In Europe, some workers' groups see insufficient political will for reskilling. "In our view, this is the Achilles' heel of the just transition," said Judith Kirton-Darling, secretary-general of IndustriALL, the European trade union representing energy workers.
"How you upskill or reskill hundreds of thousands of people: that isn't given as much political attention as some of the other questions of the energy transition, such as technology and permitting," Kirton-Darling said.
IndustriALL oversees reskilling programs in areas where fossil fuel jobs are now fading, such as eastern Germany and some of Spain's coal regions, which are now looking to build green hydrogen industries. While there has been success in many of these initiatives, a skills mismatch often prevails.
"In Spain, the concern was that the skills needed for green hydrogen projects are far higher than the skills of the workers that have left the old industries," Kirton-Darling said.
Educating a new workforce
Renewable energy developers are not alone in their quest for new talent.
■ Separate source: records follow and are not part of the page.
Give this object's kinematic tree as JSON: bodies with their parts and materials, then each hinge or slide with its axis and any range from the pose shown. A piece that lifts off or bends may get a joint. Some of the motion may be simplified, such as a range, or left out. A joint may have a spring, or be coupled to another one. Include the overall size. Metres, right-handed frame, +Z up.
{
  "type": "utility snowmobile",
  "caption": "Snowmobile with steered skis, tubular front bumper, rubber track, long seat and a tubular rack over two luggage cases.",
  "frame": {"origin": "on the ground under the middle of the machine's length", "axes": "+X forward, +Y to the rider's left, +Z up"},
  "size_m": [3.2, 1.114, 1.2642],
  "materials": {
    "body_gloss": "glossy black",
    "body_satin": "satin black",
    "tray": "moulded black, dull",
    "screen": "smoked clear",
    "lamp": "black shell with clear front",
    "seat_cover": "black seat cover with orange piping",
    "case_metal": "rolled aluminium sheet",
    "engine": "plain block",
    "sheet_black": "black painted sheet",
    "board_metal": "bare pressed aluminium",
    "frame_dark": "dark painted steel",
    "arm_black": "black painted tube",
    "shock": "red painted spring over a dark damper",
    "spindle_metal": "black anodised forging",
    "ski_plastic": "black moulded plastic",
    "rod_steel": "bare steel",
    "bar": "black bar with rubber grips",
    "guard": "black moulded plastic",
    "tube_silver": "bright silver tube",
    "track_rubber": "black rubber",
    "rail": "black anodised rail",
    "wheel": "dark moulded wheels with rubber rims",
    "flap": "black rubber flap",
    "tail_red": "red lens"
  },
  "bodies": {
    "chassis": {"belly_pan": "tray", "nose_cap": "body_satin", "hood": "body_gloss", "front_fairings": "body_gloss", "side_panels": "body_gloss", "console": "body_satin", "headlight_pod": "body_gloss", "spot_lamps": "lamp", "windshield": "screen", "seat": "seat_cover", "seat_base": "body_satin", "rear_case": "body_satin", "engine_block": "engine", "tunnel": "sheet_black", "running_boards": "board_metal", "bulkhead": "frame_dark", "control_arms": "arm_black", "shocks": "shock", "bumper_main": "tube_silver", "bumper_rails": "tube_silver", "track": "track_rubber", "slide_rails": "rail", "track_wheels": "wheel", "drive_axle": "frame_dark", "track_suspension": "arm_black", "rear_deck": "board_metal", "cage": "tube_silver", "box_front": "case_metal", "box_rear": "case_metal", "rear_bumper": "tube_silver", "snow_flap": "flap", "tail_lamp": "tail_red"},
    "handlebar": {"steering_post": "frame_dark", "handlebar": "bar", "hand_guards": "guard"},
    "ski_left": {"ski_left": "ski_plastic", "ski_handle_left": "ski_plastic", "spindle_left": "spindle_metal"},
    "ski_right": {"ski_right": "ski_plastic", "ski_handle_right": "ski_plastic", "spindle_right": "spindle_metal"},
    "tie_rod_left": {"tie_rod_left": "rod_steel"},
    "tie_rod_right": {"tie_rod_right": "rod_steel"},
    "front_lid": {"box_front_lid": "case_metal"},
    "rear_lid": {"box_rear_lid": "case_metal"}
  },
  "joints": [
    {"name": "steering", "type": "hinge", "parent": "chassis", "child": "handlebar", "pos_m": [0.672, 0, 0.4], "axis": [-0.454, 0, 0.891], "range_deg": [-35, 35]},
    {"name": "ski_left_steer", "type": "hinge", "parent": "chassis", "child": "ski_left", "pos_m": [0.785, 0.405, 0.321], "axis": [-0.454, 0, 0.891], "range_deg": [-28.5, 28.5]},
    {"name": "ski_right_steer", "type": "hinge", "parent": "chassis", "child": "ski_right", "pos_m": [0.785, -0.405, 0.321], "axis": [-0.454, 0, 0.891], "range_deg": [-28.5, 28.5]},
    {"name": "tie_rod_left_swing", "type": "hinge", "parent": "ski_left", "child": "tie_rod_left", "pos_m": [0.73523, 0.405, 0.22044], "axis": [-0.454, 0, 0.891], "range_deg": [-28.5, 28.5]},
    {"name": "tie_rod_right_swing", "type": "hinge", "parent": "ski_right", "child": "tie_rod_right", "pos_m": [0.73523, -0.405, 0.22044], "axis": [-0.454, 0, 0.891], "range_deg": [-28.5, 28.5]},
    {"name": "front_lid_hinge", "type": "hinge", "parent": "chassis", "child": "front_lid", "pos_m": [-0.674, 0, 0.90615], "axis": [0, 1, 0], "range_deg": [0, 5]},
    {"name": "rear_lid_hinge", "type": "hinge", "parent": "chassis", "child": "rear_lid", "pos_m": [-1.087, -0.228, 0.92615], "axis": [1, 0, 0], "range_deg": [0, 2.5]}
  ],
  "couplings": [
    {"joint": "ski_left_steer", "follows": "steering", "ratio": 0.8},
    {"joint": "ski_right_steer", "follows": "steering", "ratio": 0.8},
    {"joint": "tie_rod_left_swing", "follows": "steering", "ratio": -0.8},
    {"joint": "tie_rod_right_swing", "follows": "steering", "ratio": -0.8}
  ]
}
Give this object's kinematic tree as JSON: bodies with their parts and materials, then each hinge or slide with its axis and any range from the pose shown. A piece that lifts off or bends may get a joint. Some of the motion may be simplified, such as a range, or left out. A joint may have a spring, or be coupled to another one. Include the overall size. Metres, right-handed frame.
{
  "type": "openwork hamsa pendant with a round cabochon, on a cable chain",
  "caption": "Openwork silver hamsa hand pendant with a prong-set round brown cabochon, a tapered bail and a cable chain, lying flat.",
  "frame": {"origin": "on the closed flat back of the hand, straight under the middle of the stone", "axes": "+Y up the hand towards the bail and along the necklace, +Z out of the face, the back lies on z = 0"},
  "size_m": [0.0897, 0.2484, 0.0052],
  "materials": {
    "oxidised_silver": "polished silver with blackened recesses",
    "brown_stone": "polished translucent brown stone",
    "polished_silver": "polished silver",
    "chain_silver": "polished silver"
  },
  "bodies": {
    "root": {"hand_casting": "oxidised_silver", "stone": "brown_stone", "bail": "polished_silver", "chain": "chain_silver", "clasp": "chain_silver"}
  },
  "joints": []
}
Former shipyard workers in northern Germany, who have many relevant skills for the offshore wind sector, are instead attracted by new gigafactories, such as Tesla Inc.'s facility near Berlin, according to Kirton-Darling.
"Everybody is pinching everybody's workers at the moment," the union leader said. "There is enormous competition for engineers and skilled workers."
Ultimately, there is only so much that companies can do with regard to training and reskilling. "Governments embracing the energy transition will require holistic thinking to educate many people in line with the new needs and requirements," said Vestas' Knapp, adding that ministries for energy, labor and education should collaborate on such policies.
IndustriALL has developed the Skills2Power plan with Eurelectric, a lobby group for Europe's utility sector, laying out recommendations for training people in the skills needed by clean energy companies. Its proposals include adapting education curricula to anticipate future skills and introducing systematic strategies to boost the attractiveness of power sector jobs.
When it comes to earlier education in schools, companies and politicians should work together to ensure children are given perspectives on green industries and on jobs that may not even exist yet, according to BayWa r.e.'s Christensen. Enel is also collaborating with schools — for instance in Latin America and its U.S. hubs including Oklahoma, Texas and North Dakota — focusing on science and math skills that may lay the foundation for a career in renewables.
"This must be a joint effort so that we can work with future generations," Christensen said.